What to watch in the coming months
- Announcements of larger India hiring classes or new sites in key cities.
- New or expanded vendor agreements with Indian IT and business services firms.
- Agency guidance on how the surcharge applies to amendments, transfers, or cap-exempt filings.
- Early court decisions that narrow or uphold the new fee.
- Budget reforecasts in bank technology and operations lines that assume India-led growth.
The headline remains simple: a steep H-1B visa fee has pushed U.S. banks to use Global Capability Centers in India more aggressively for roles that can be done well offshore. The shift will not replace every U.S. job, but for many functions that travel well across borders, the center of gravity is moving toward the Indian hubs that already power much of the world’s financial technology and operations.

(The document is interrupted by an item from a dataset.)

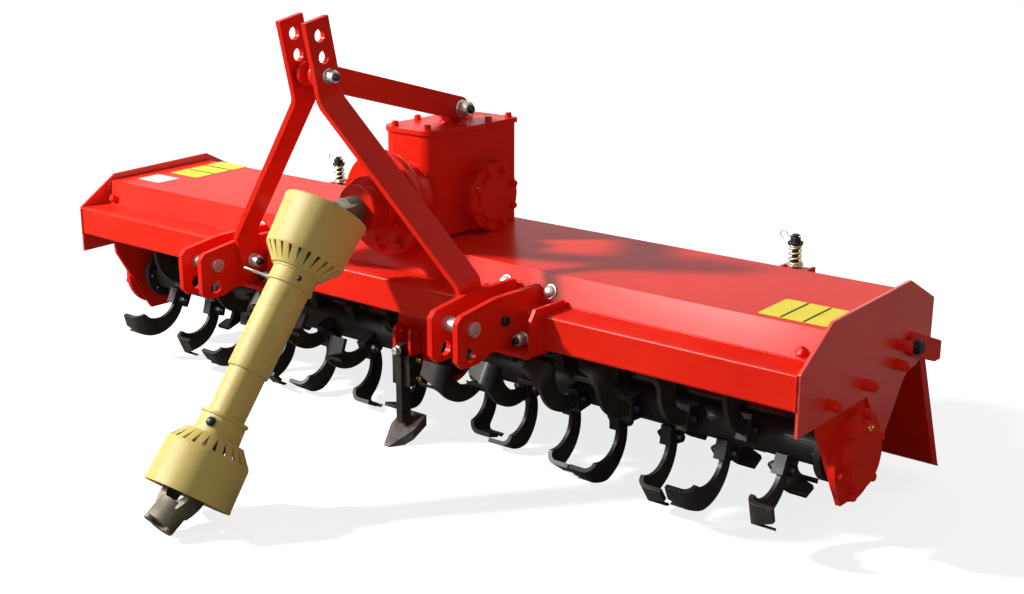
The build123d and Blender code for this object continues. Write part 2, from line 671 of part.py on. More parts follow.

This Article in a Nutshell
A $100,000 surcharge on H-1B petitions filed from abroad, effective September 21, 2025, is prompting major U.S. banks to accelerate hiring and capacity expansion in India’s Global Capability Centers. The fee applies only to new filings after the effective date; existing H-1B workers and pending cases are not affected. Banks plan phased shifts of roles that don’t require U.S.-based presence — including software engineering, data engineering, risk modeling, and back-office operations — while retaining U.S.-based staff for client-facing, regulatory, or sensitive trading functions. India’s GCC sector, with roughly 1.9 million employees and projected growth to more than 2,500 centers and a $110 billion-plus value by 2030, offers deep talent and faster scaling. Key considerations include data residency, compliance, delivery risk, morale of U.S. staff, and potential legal or agency clarifications of the new fee. Observers should watch hiring announcements, vendor deals, agency guidance on fee scope, and early court challenges.